>>>

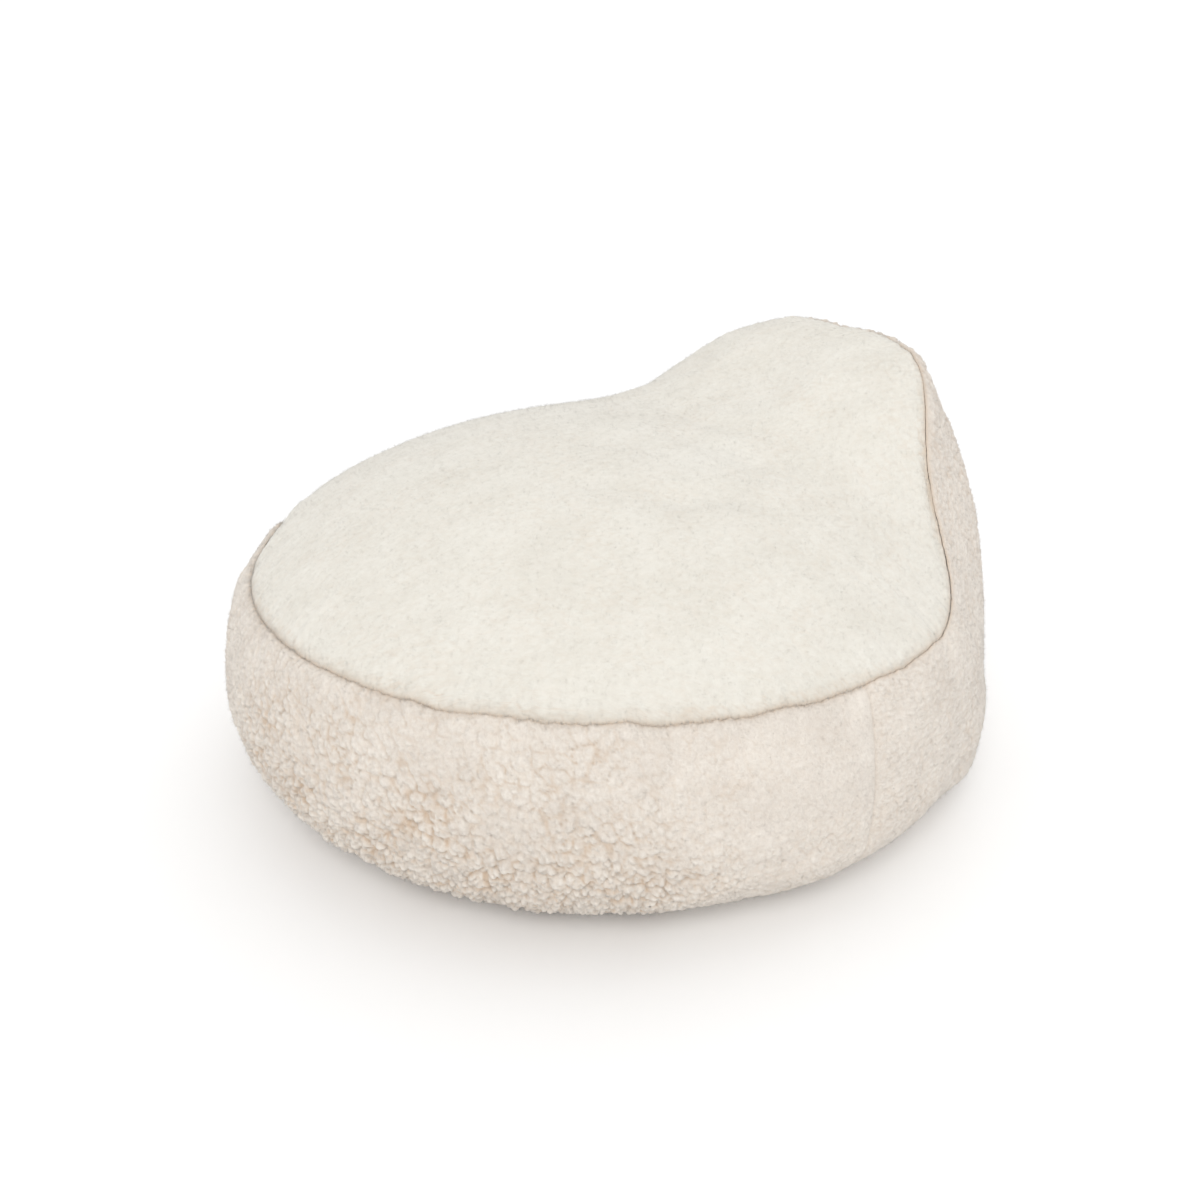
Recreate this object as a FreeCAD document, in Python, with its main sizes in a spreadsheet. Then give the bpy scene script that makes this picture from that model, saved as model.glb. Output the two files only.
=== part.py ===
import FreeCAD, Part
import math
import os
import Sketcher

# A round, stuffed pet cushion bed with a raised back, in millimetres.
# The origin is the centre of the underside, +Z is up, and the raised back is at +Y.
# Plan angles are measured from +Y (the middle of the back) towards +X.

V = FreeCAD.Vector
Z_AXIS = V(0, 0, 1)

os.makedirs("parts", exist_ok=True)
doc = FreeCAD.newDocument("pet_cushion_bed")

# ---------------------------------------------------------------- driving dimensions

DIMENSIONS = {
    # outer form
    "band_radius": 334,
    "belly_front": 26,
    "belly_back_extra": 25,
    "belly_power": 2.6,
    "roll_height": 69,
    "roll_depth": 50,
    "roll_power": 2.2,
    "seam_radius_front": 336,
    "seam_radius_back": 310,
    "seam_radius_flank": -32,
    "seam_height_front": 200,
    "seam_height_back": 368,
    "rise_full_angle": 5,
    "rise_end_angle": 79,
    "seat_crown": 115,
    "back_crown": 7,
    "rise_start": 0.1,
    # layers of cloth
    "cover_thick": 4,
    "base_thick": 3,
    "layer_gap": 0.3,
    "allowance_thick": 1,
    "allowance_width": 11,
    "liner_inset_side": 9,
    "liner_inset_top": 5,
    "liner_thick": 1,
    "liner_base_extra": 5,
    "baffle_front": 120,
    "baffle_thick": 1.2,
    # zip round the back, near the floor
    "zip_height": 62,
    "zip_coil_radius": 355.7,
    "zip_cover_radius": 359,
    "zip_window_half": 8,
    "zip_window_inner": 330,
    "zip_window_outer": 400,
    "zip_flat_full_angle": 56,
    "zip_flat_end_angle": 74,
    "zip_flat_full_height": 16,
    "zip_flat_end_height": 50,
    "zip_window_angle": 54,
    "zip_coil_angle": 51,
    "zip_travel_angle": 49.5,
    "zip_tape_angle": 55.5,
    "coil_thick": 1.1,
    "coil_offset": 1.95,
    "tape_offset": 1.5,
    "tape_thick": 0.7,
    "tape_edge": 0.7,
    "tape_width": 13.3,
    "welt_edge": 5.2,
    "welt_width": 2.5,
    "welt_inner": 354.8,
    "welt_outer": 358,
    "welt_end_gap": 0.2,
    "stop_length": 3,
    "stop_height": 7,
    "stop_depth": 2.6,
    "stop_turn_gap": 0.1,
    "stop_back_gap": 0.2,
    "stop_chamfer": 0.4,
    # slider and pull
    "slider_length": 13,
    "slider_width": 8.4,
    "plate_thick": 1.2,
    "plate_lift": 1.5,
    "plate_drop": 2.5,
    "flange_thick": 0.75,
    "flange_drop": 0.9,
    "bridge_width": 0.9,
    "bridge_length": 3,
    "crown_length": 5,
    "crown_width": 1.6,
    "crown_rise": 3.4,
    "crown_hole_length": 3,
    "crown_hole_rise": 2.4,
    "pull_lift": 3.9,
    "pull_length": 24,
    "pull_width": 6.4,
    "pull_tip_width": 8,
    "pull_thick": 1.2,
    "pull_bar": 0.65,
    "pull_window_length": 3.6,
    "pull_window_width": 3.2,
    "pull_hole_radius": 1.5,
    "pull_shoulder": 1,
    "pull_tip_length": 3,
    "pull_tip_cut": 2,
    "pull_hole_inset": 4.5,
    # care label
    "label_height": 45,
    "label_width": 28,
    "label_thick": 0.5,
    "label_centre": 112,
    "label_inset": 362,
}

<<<

■ **THE EXERCISE**: Copy all of the material word for word.

■ **ANSWER TO THIS TASK**:
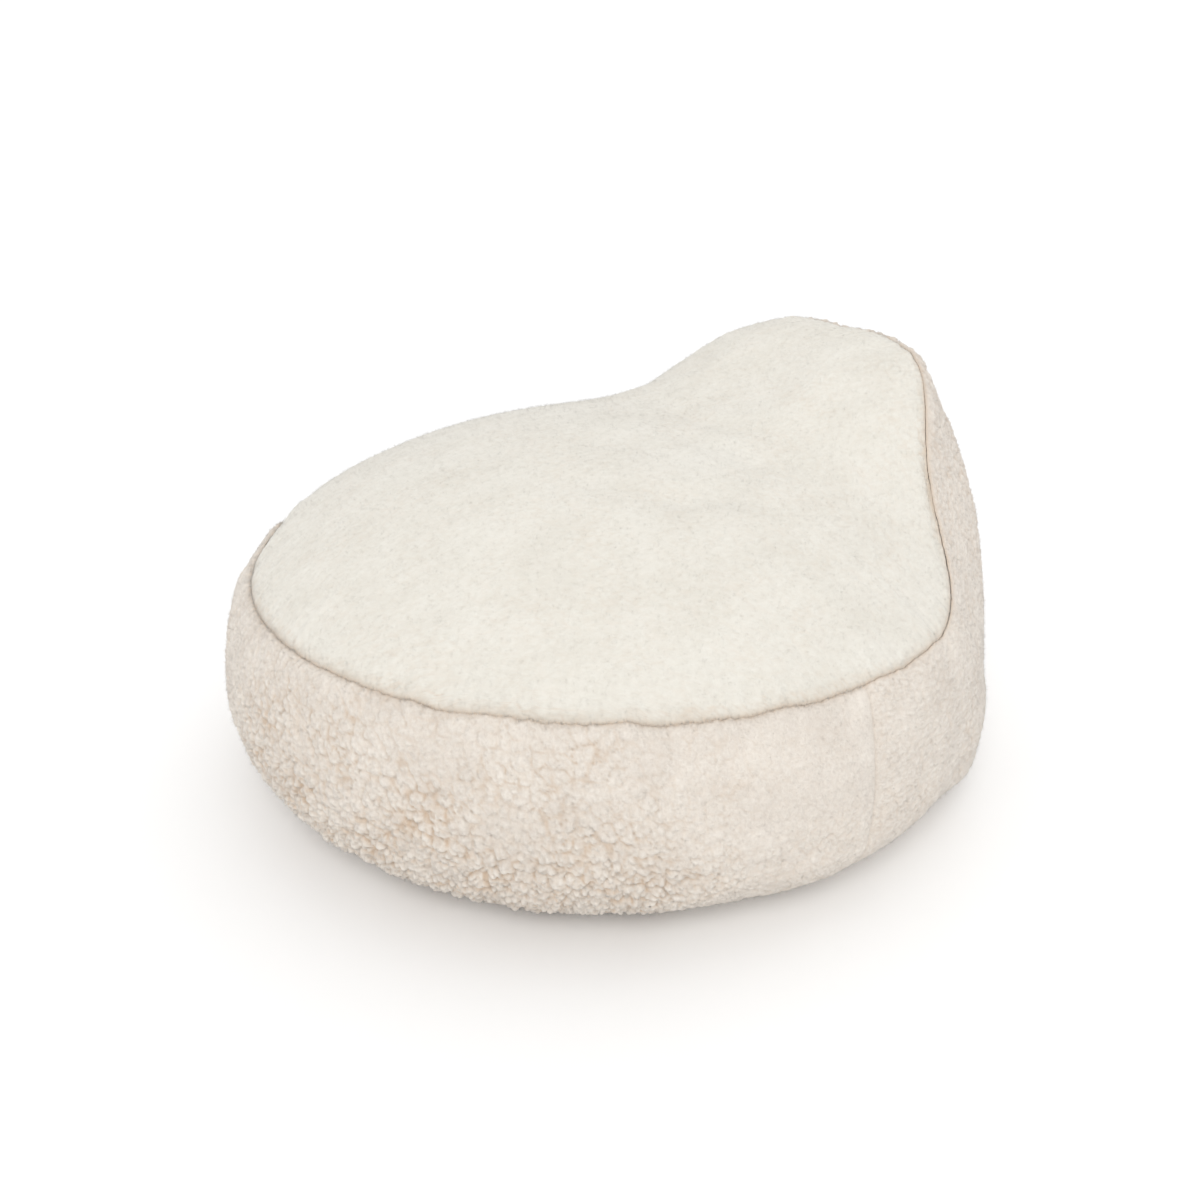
Recreate this object as a FreeCAD document, in Python, with its main sizes in a spreadsheet. Then give the bpy scene script that makes this picture from that model, saved as model.glb. Output the two files only.
=== part.py ===
import FreeCAD, Part
import math
import os
import Sketcher

# A round, stuffed pet cushion bed with a raised back, in millimetres.
# The origin is the centre of the underside, +Z is up, and the raised back is at +Y.
# Plan angles are measured from +Y (the middle of the back) towards +X.

V = FreeCAD.Vector
Z_AXIS = V(0, 0, 1)

os.makedirs("parts", exist_ok=True)
doc = FreeCAD.newDocument("pet_cushion_bed")

# ---------------------------------------------------------------- driving dimensions

DIMENSIONS = {
    # outer form
    "band_radius": 334,
    "belly_front": 26,
    "belly_back_extra": 25,
    "belly_power": 2.6,
    "roll_height": 69,
    "roll_depth": 50,
    "roll_power": 2.2,
    "seam_radius_front": 336,
    "seam_radius_back": 310,
    "seam_radius_flank": -32,
    "seam_height_front": 200,
    "seam_height_back": 368,
    "rise_full_angle": 5,
    "rise_end_angle": 79,
    "seat_crown": 115,
    "back_crown": 7,
    "rise_start": 0.1,
    # layers of cloth
    "cover_thick": 4,
    "base_thick": 3,
    "layer_gap": 0.3,
    "allowance_thick": 1,
    "allowance_width": 11,
    "liner_inset_side": 9,
    "liner_inset_top": 5,
    "liner_thick": 1,
    "liner_base_extra": 5,
    "baffle_front": 120,
    "baffle_thick": 1.2,
    # zip round the back, near the floor
    "zip_height": 62,
    "zip_coil_radius": 355.7,
    "zip_cover_radius": 359,
    "zip_window_half": 8,
    "zip_window_inner": 330,
    "zip_window_outer": 400,
    "zip_flat_full_angle": 56,
    "zip_flat_end_angle": 74,
    "zip_flat_full_height": 16,
    "zip_flat_end_height": 50,
    "zip_window_angle": 54,
    "zip_coil_angle": 51,
    "zip_travel_angle": 49.5,
    "zip_tape_angle": 55.5,
    "coil_thick": 1.1,
    "coil_offset": 1.95,
    "tape_offset": 1.5,
    "tape_thick": 0.7,
    "tape_edge": 0.7,
    "tape_width": 13.3,
    "welt_edge": 5.2,
    "welt_width": 2.5,
    "welt_inner": 354.8,
    "welt_outer": 358,
    "welt_end_gap": 0.2,
    "stop_length": 3,
    "stop_height": 7,
    "stop_depth": 2.6,
    "stop_turn_gap": 0.1,
    "stop_back_gap": 0.2,
    "stop_chamfer": 0.4,
    # slider and pull
    "slider_length": 13,
    "slider_width": 8.4,
    "plate_thick": 1.2,
    "plate_lift": 1.5,
    "plate_drop": 2.5,
    "flange_thick": 0.75,
    "flange_drop": 0.9,
    "bridge_width": 0.9,
    "bridge_length": 3,
    "crown_length": 5,
    "crown_width": 1.6,
    "crown_rise": 3.4,
    "crown_hole_length": 3,
    "crown_hole_rise": 2.4,
    "pull_lift": 3.9,
    "pull_length": 24,
    "pull_width": 6.4,
    "pull_tip_width": 8,
    "pull_thick": 1.2,
    "pull_bar": 0.65,
    "pull_window_length": 3.6,
    "pull_window_width": 3.2,
    "pull_hole_radius": 1.5,
    "pull_shoulder": 1,
    "pull_tip_length": 3,
    "pull_tip_cut": 2,
    "pull_hole_inset": 4.5,
    # care label
    "label_height": 45,
    "label_width": 28,
    "label_thick": 0.5,
    "label_centre": 112,
    "label_inset": 362,
}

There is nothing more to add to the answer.